Even if you did turn off power stations during low demand, where are you going to get the sudden high peak demand you might need?.
 
Last edited:
Thread starter #5
Even if you did turn off power stations during low demand, where are you going to get the sudden high peak demand you might need?.
but is that applicable to both cases ryt? for not wasting the energy, we start up a storage pump at low demand hours. When a sudden peak demand comes then we have to turn off that pump because the sudden peak demands the energy used by the storage pump :confused:
 

Diver300

Well-Known Member
#6
but is that applicable to both cases ryt? for not wasting the energy, we start up a storage pump at low demand hours. When a sudden peak demand comes then we have to turn off that pump because the sudden peak demands the energy used by the storage pump :confused:
Yes. If the pump is being used to pump water uphill when there is surplus electricity, it can be shut off in seconds if there is a sudden surge in demand.

The ability to go from 1.3 GW load to 1.3GW of generation in a few seconds is quite neat.

First Hydro Dinorwig Power Station has some interesting facts and figures. They suggest that the station efficiency is about 75%. That is the total from electricity to rotation to water flow to potential energy to water flow to rotation to electricity.

That's not bad compared to the approx 60% efficiency of a car alternator and it only goes from rotation to electricity.
 
#7
Don't they use the alternators as motors?

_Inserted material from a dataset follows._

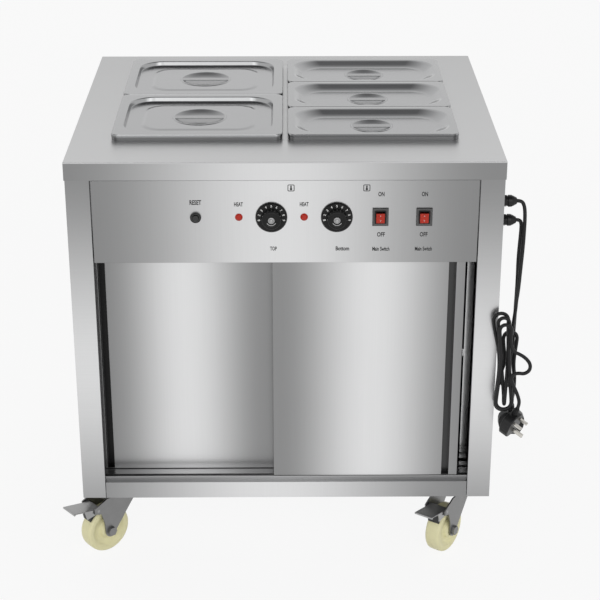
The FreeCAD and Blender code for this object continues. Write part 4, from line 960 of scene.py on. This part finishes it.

A car alternator is inefficient because it's small (the efficiency of motors and alternators goes up with size) and designed to work at a large range of speeds.
 

KMoffett

Well-Known Member
#9
Also think of combining wind or solar power generation with the lake as a way of storing their energy in non-peak demand periods.

Ken
 

dknguyen

Well-Known Member
Most Helpful Member
#11
Yeah, I remember when I was in junior high (or was it high school?) and was shocked to learn that they didn't shut down some of the generators during the night because it took too long to start them back up again (like ~10 hours or so?) so they were just left running the entire night doing very little.